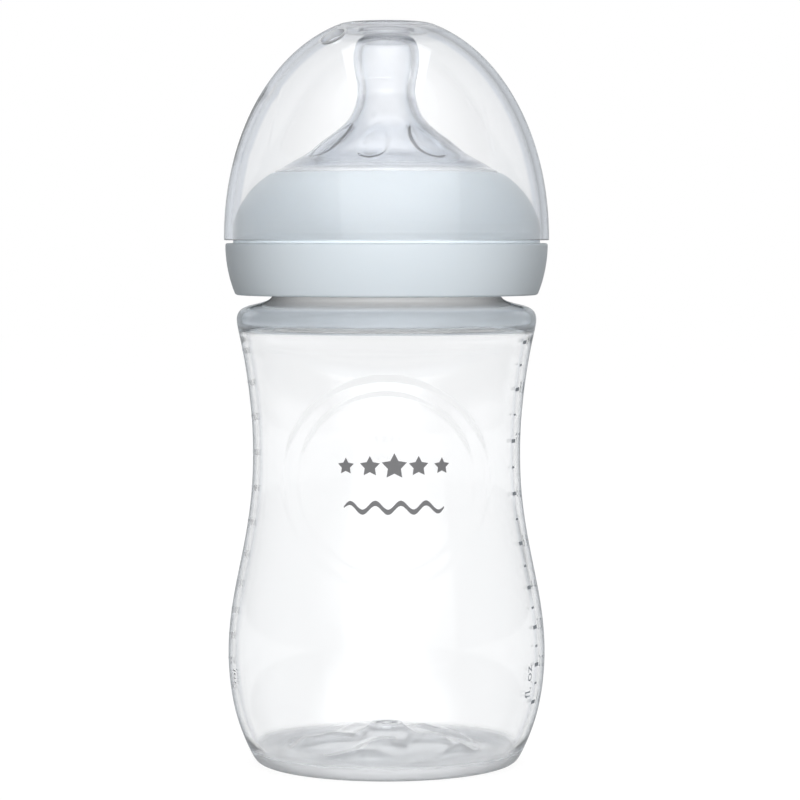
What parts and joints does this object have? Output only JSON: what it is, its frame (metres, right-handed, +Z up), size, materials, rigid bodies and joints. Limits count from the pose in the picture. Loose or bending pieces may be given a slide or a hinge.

○ ○ ○

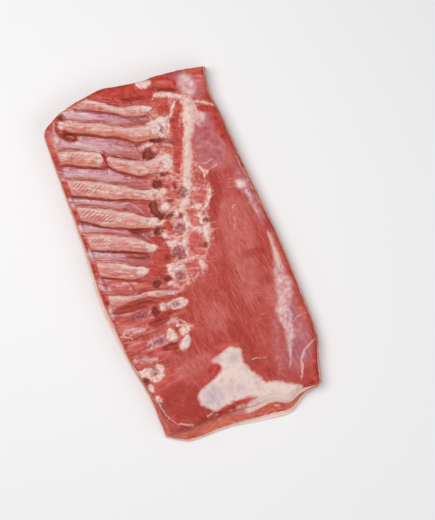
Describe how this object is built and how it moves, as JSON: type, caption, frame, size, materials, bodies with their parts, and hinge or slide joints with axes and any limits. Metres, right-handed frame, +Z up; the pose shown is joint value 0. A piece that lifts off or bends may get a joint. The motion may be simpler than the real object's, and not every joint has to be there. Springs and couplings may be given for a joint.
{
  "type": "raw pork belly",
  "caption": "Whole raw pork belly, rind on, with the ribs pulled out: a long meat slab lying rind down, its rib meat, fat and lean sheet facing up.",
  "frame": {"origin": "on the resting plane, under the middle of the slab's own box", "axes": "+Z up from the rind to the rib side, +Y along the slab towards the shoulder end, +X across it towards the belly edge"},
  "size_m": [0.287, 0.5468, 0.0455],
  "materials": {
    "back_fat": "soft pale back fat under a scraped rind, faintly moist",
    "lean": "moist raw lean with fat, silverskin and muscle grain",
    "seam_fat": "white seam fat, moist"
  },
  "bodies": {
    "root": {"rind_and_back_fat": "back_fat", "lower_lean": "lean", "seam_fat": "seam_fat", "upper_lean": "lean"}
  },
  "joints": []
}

○ ○ ○

THE PROBLEM: Pull out all lines from the entries above that include the word "with".

SOLUTION TO THIS TASK:
Describe how this object is built and how it moves, as JSON: type, caption, frame, size, materials, bodies with their parts, and hinge or slide joints with axes and any limits. Metres, right-handed frame, +Z up; the pose shown is joint value 0. A piece that lifts off or bends may get a joint. The motion may be simpler than the real object's, and not every joint has to be there. Springs and couplings may be given for a joint.
  "caption": "Whole raw pork belly, rind on, with the ribs pulled out: a long meat slab lying rind down, its rib meat, fat and lean sheet facing up.",
    "lean": "moist raw lean with fat, silverskin and muscle grain",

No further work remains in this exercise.